We have some MySQL tables with 100,000 to 10,000,000 records. Some of the fields are VARCHAR(100) when in fact no entry exceeds 11 characters.
Clearly we are using up way more space then we should be... If one VARCHAR(100) field for a million-record table uses 100MB of space, then we might be wasting as much as several GB of space.
If we were to streamline these tables, and reduce the VARCHAR fields to their proper size, would it help us with more than just storage space? Could it possibly improve the lookup times for queries?
As of MySQL documentation to Data type storage requirements the varchar type stores the values as follows:
L + 1 bytes if column values require 0 – 255 bytes, L + 2 bytes if values may require more than 255 bytes, where L represents the actual length in bytes of a given string value
Seems to me that if your plan is to change the type from VARCHAR(100) to VARCHAR(11) it will not affect query performance because MySQL already stores the value on its "optimum".
If you had a type CHAR(100) your strings with less than 100 characters would be right padded with blank spaces and in this case you will have a bad space consumption and I think that a bad query performance too.

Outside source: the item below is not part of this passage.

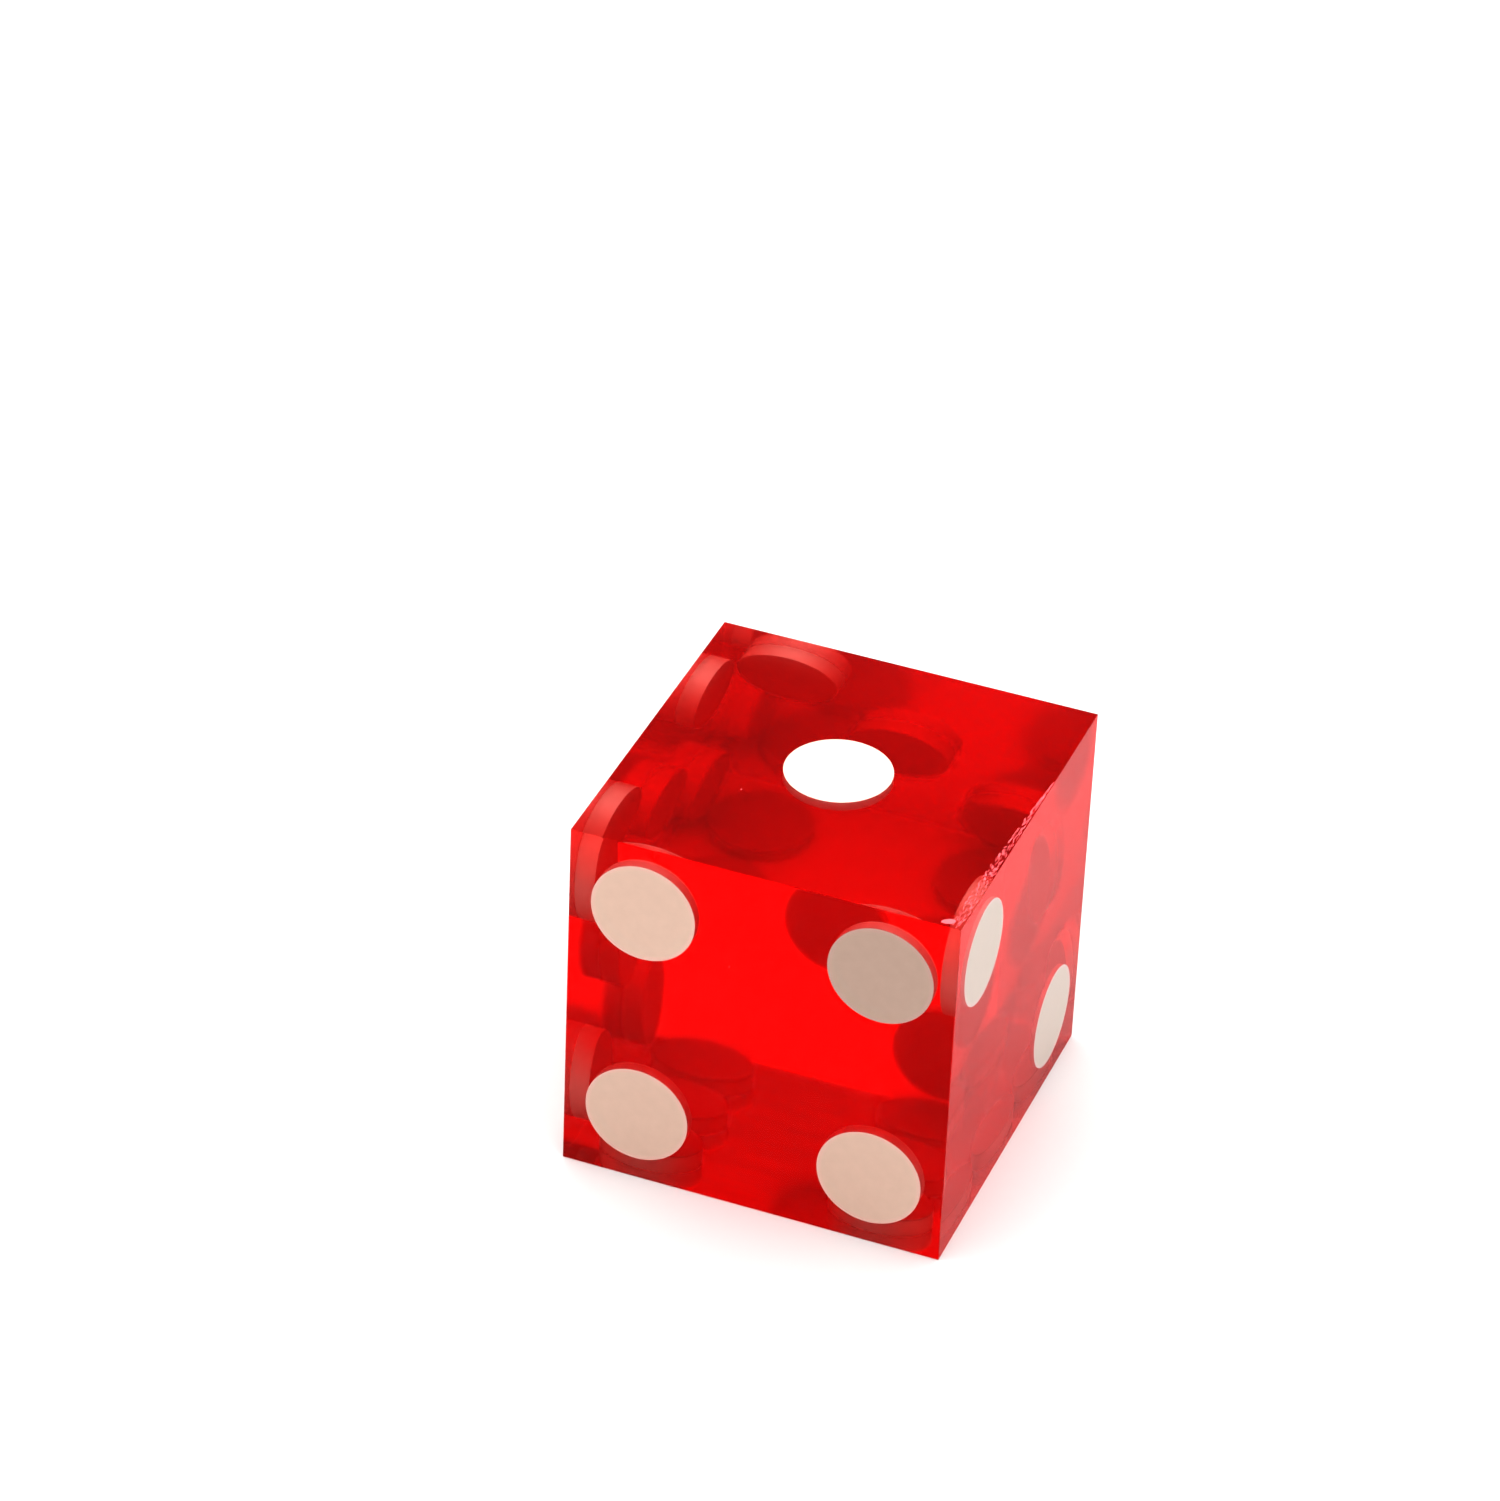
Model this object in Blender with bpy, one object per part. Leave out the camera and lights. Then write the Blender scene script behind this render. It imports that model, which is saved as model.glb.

The length of CHAR type, referring the documentation, is:
M × w bytes, 0 <= M <= 255, where w is the number of bytes required for the maximum-length character in the character set, where M represents the declared column length in characters
But if all your records have fixed length 11 you should use CHAR(11) and it will improve the storage and performance of queries.
Another important point about string storage refers to the char set, as says in documentation:
To calculate the number of bytes used to store a particular CHAR, VARCHAR, or TEXT column value, you must take into account the character set used for that column and whether the value contains multi-byte characters. In particular, when using the utf8 Unicode character set, you must keep in mind that not all characters use the same number of bytes and can require up to three bytes per character.
Hope it helps!
I don't know the specifics of the mysql implementation, but I do know the typical implementation of a relational database, and in that implementation it does help.
Typically, records are stored consecutively in a file called a RID table. The record number in the RID table (using zero based counting) times the record size is an offset to where in the file the record is stored.
If the record size is smaller, then more records from the RID table fit into a disk sector fetched from the disk and more records fit into memory.
Even with a different implementation, a smaller record buffer allows more records to be cached in memory, which can reduce the number of disk accesses.